Wie man eine Initia­ti­ve auf eine gesun­de wirt­schaft­li­che Basis stellt und in die Eigen­stän­dig­keit führt, das haben Pro­fes­sor Stein­hil­per und sein Team zuletzt mit der Fraun­ho­fer-Pro­jekt­grup­pe Pro­zess­in­no­va­ti­on ein­drucks­voll demon­striert. Die 2006 als Pro­zess­in­no­va­ti­ons­zen­trum gestar­te­te Pro­jekt­grup­pe ist inzwi­schen eigen­wirt­schaft­lich, ihr Gesamt­um­satz sum­mier­te sich auf über zwei Mil­lio­nen Euro. Allein für das lau­fen­de Jahr peilt die Pro­jekt­grup­pe, die Unter­neh­men berät oder deren Abläu­fe opti­miert, einen Indu­strie­um­satz von einer Mil­li­on Euro an. 680.000 Euro davon hat sie bereits in den Büchern – das ist so viel wie der Indu­strie­um­satz des vor­an­ge­gan­ge­nen Jah­res. „Unser größ­tes Pro­blem ist nicht die Finan­zie­rung“, so Dr. Frei­ber­ger. Viel anspruchs­vol­ler sei es, her­vor­ra­gen­de Inge­nieu­re zu gewin­nen. Fraun­ho­fer und der Lehr­stuhl sol­len wei­ter wach­sen, wenn­gleich nicht mehr im Tem­po der ver­gan­ge­nen Jah­re: 80 Mit­ar­bei­ter erschei­nen in 2015 rea­li­stisch und 200 im Jahr 2020 sind nicht ausgeschlossen.

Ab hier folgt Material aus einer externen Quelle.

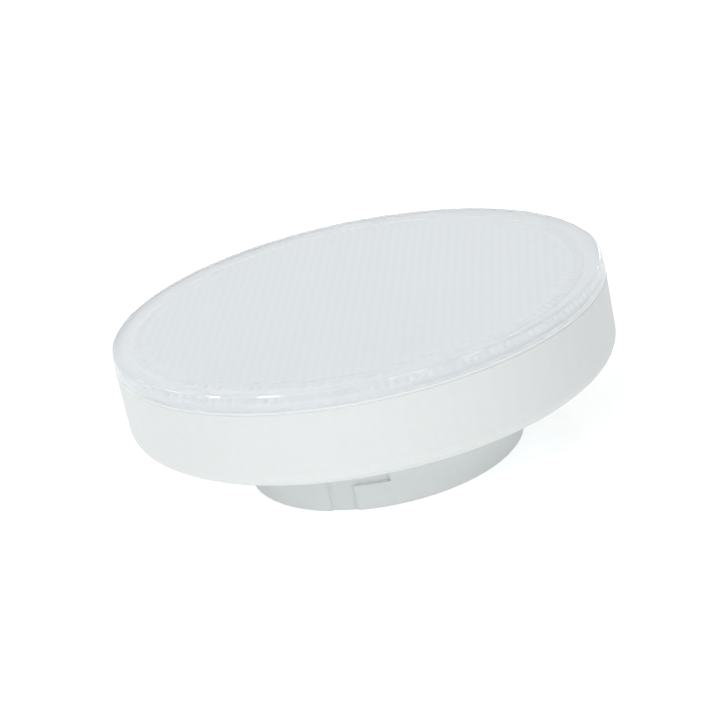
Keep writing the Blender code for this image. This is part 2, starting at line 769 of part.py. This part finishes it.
def add_transformer(parts, helpers, ferrite, bobbin_material, copper):
    """Two E-shaped core halves meet inside a bobbin that carries the winding."""
    half_length = CORE_LENGTH / 2
    half_width = CORE_WIDTH / 2
    window = half_length - CORE_BACK
    middle = component_seat + bobbin_height / 2
    meeting = SEAT_GAP / 2
    e_outline = [
        (meeting, half_width),
        (half_length, half_width),
        (half_length, -half_width),
        (meeting, -half_width),
        (meeting, CORE_OUTER_LEG - half_width),
        (window, CORE_OUTER_LEG - half_width),
        (window, -CORE_CENTRE_LEG / 2),
        (meeting, -CORE_CENTRE_LEG / 2),
        (meeting, CORE_CENTRE_LEG / 2),
        (window, CORE_CENTRE_LEG / 2),
        (window, half_width - CORE_OUTER_LEG),
        (meeting, half_width - CORE_OUTER_LEG),
    ]
    low, high = middle - CORE_DEPTH / 2, middle + CORE_DEPTH / 2
    right = extruded("transformer_core_right", e_outline, low, high, parts, ferrite)
    left = extruded("transformer_core_left", [(-x, y) for x, y in e_outline], low, high, parts, ferrite)
    hole_width = CORE_CENTRE_LEG + 2 * SEAT_GAP
    hole_depth = CORE_DEPTH + 2 * SEAT_GAP
    drum_width = hole_width + 2 * BOBBIN_WALL
    drum_depth = hole_depth + 2 * BOBBIN_WALL
    flange_width = CORE_WIDTH - 2 * CORE_OUTER_LEG - 2 * SEAT_GAP
    flange_face = window - SEAT_GAP
    drum_size = (2 * flange_face - BOBBIN_FLANGE, drum_width, drum_depth)
    bobbin = box("transformer_bobbin", drum_size, (0, 0, middle), parts, bobbin_material)
    flanges = bpy.data.collections.new("bobbin_flanges")
    helpers.children.link(flanges)
    for side in (-1, 1):
        centre = (side * (flange_face - BOBBIN_FLANGE / 2), 0, middle)
        box(f"flange_{side}", (BOBBIN_FLANGE, flange_width, bobbin_height), centre, flanges)
    combine(bobbin, "UNION", flanges)
    bore_size = (CORE_LENGTH, hole_width, hole_depth)
    combine(bobbin, "DIFFERENCE", box("bobbin_bore", bore_size, (0, 0, middle), helpers))
    winding_length = 2 * (flange_face - BOBBIN_FLANGE - SOLDER_GAP)
    winding_depth = bobbin_height - 2 * SEAT_GAP
    winding_size = (winding_length, flange_width - SEAT_GAP, winding_depth)
    winding = box("transformer_winding", winding_size, (0, 0, middle), parts, copper, WINDING_ROUNDING)
    inside_size = (CORE_LENGTH, drum_width + 2 * SOLDER_GAP, drum_depth + 2 * SOLDER_GAP)
    combine(winding, "DIFFERENCE", box("winding_bore", inside_size, (0, 0, middle), helpers))
    cans_reach = capacitor_circle * math.cos(math.radians(CAPACITOR_SPREAD)) - CAPACITOR_RADIUS
    for piece in (right, left, bobbin, winding):
        make_real(piece).location.x = TRANSFORMER_CLEARANCE + half_length - cans_reach


def add_mains_wires(parts, materials):
    """From each pin's tag over the flange and down into the boss, to a pad near the board's edge."""
    pad = driver_radius - MAINS_PAD_EDGE
    height = pin_collar_top + WIRE_RADIUS + SEAT_GAP
    start = pin_circle - PIN_TAG_RADIUS - SEAT_GAP
    drop = height - component_seat
    for (side, angle), material in zip(PIN_SIDES, materials):
        outwards = Vector((*polar(1.0, angle), 0))
        points = [
            outwards * (start - (start - pad) * inwards) + Vector((0, 0, height - drop * down))
            for inwards, down in MAINS_WIRE_ROUTE
        ]
        tube(f"mains_wire_{side}", smooth_route(points, WIRE_STEPS), WIRE_RADIUS, parts, material)


def add_led_wires(parts, materials):
    """From the driver board up over the transformer and through the middle hole to the light board."""
    foot = Vector((*polar(driver_radius - LED_WIRE_PAD_EDGE, LED_WIRE_PAD_ANGLE), 0))
    along = foot.normalized()
    across = Vector((-along.y, along.x, 0))
    crossing = (component_seat + bobbin_height + sink_bottom) / 2
    rise = crossing - component_seat
    over = board_top + SEAT_GAP + WIRE_RADIUS
    for sign, name, material in zip((-1, 1), ("negative", "positive"), materials):
        side = across * (sign * LED_WIRE_SPACING / 2)
        base = foot + side
        middle = along * (WIRE_RADIUS * 2) + side
        route = [
            base - along * (foot.length * inwards) + Vector((0, 0, component_seat + rise * up))
            for inwards, up in LED_WIRE_RISE
        ]
        route += [
            middle + Vector((0, 0, crossing + WIRE_RADIUS)),
            side + Vector((0, 0, sink_top)),
            side + Vector((0, 0, board_top)) - along * (WIRE_RADIUS * 1.2),
            side - along * (LED_WIRE_REACH * 0.5) + Vector((0, 0, over)),
            side - along * LED_WIRE_REACH + Vector((0, 0, over)),
        ]
        tube(f"led_wire_{name}", smooth_route(route, WIRE_STEPS), WIRE_RADIUS, parts, material)


def post_angle(i):
    return 90 + i * 360 / POST_COUNT


def rib_angles():
    """Every rib place that no pin and no post stands on."""
    taken = [post_angle(i) % 360 for i in range(POST_COUNT)] + [angle for _, angle in PIN_SIDES]
    step = 360 / RIB_PLACES
    return [i * step for i in range(RIB_PLACES) if all(abs(i * step - other) > step / 2 for other in taken)]


def main():
    clear_scene()
    parts = new_collection("led_disc_lamp")
    helpers = new_collection("cutters")
    clear = new_material("clear_plastic", (0.93, 0.95, 0.96), 0.08, transmission=1.0)
    white = new_material("white_plastic", (0.86, 0.87, 0.86), 0.45)
    nickel = new_material("nickel_plating", (0.72, 0.7, 0.66), 0.25, metallic=1.0)
    aluminium = new_material("aluminium", (0.78, 0.79, 0.8), 0.4, metallic=1.0)
    mask = new_material("white_solder_mask", (0.88, 0.88, 0.86), 0.35)
    phosphor = new_material("led_package", (0.9, 0.82, 0.45), 0.4)
    steel = new_material("zinc_plated_steel", (0.65, 0.66, 0.68), 0.35, metallic=1.0)
    laminate = new_material("board_laminate", (0.1, 0.32, 0.16), 0.4)
    sleeve = new_material("capacitor_sleeve", (0.03, 0.04, 0.07), 0.3)
    resin = new_material("yellow_resin", (0.72, 0.5, 0.08), 0.4)
    epoxy = new_material("black_epoxy", (0.03, 0.03, 0.03), 0.5)
    ferrite = new_material("ferrite", (0.09, 0.09, 0.1), 0.6)
    phenolic = new_material("bobbin_plastic", (0.12, 0.1, 0.09), 0.45)
    copper = new_material("enamelled_copper", (0.62, 0.28, 0.1), 0.35)
    lacquer = new_material("resistor_lacquer", (0.25, 0.42, 0.4), 0.4)
    insulation = {
        name: new_material(f"{name}_insulation", colour, 0.45)
        for name, colour in (
            ("red", (0.6, 0.05, 0.04)),
            ("black", (0.04, 0.04, 0.04)),
            ("white", (0.8, 0.8, 0.78)),
            ("blue", (0.05, 0.15, 0.5)),
        )
    }

    add_housing(parts, helpers, white)
    add_cover(parts, clear)
    add_contact_pins(parts, nickel)
    holes = board_holes(helpers)
    add_heat_sink(parts, holes, aluminium)
    add_led_board(parts, helpers, holes, mask, phosphor)
    add_board_screws(parts, helpers, steel)

    add_driver_board(parts, helpers, laminate)
    add_can("input_capacitor", INPUT_CAPACITOR_HEADROOM, 180 + CAPACITOR_SPREAD, parts, sleeve)
    add_can("output_capacitor", OUTPUT_CAPACITOR_HEADROOM, 180 - CAPACITOR_SPREAD, parts, sleeve)
    length, width, height = FILM_CAPACITOR_SIZE
    size = (width, length, height)
    film = box("film_capacitor", size, (0, 0, height / 2), parts, resin, FILM_CAPACITOR_ROUNDING)
    edge = driver_radius - COMPONENT_EDGE
    place(make_real(film), edge - width, FILM_CAPACITOR_ANGLE, component_seat)
    bridge = add_legged_chip("bridge_rectifier", BRIDGE_SIZE, 2, parts, helpers, epoxy)
    place(bridge, edge - BRIDGE_SIZE[1], BRIDGE_ANGLE, chip_seat)
    chip = add_legged_chip("driver_chip", CHIP_SIZE, 4, parts, helpers, epoxy)
    place(chip, edge - CHIP_SIZE[1], CHIP_ANGLE, chip_seat)
    diode = add_legged_chip("output_diode", DIODE_SIZE, 1, parts, helpers, epoxy)
    place(diode, edge - DIODE_INSET, DIODE_ANGLE, chip_seat)
    for i, angle in enumerate(RESISTOR_ANGLES):
        length, width, height = RESISTOR_SIZE
        resistor = box(f"chip_resistor_{i + 1}", (width, length, height), (0, 0, height / 2), parts, epoxy)
        place(make_real(resistor), edge - RESISTOR_INSET, angle, chip_seat)
    add_fuse_resistor(parts, helpers, lacquer)
    add_transformer(parts, helpers, ferrite, phenolic, copper)
    add_mains_wires(parts, (insulation["white"], insulation["blue"]))
    add_led_wires(parts, (insulation["black"], insulation["red"]))


main()
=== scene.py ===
import json
import math

import bmesh
import bpy
from mathutils import Matrix, Quaternion, Vector


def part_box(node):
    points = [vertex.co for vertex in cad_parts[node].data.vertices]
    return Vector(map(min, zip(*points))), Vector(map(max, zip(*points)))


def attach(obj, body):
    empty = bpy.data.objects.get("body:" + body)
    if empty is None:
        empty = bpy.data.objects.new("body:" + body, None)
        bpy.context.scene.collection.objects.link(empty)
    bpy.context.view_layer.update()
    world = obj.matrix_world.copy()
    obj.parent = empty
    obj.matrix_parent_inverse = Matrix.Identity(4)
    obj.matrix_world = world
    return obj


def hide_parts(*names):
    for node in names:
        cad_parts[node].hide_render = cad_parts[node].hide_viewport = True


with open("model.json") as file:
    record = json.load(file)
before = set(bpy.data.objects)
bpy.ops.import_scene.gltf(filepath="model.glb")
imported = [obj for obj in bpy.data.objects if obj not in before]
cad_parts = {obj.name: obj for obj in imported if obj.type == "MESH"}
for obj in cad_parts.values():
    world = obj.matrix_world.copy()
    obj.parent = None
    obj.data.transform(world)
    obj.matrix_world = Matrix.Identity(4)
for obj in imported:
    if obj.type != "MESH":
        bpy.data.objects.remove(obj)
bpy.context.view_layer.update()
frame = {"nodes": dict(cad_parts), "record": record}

# Camera of the photograph, in a frame of this many pixels
FRAME_PIXELS = (721, 720)
FOCAL_PIXELS = 2194.5
SEAM_PIXEL = (358.35, 310.41)
CAMERA_DISTANCE = 0.330
CAMERA_ELEVATION = math.radians(19.28)
CAMERA_ROLL = math.radians(12.02)
SENSOR_WIDTH = 36.0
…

In 66 Fäl­len haben die Bay­reu­ther Pro­zess­exper­ten Indu­strie­un­ter­neh­men seit Grün­dung der Pro­jekt­grup­pe bera­ten, über 70 Pro­zent von ihnen sit­zen in Nord­bay­ern. Nach einem Rück­gang der Bera­tungs­auf­trä­ge im Bereich der Fabrik‑, Lay­out- und Mate­ri­al­fluss­pla­nung wäh­rend der jüng­sten Wirt­schafts­kri­se, zieht gera­de die­ser Bereich wie­der deut­lich an. Wie es wei­ter gehen soll mit die­ser äußerst erfolg­rei­chen Pro­jekt­grup­pe, hat Pro­fes­sor Stein­hil­per bereits bedacht: Neben ande­rem sol­len Refa­bri­ka­ti­on und Ser­vice-Engi­nee­ring, wie sie aktu­ell mit dem Kraft­fahr­zeug-Pro­jekt vor­an­ge­trie­ben wird, ein inhalt­li­cher Stütz­pfei­ler wer­den. Und ohne ein neu­es Gebäu­de wird es wohl nicht gehen, schon jetzt man­gelt es der Pro­jekt­grup­pe an Raum.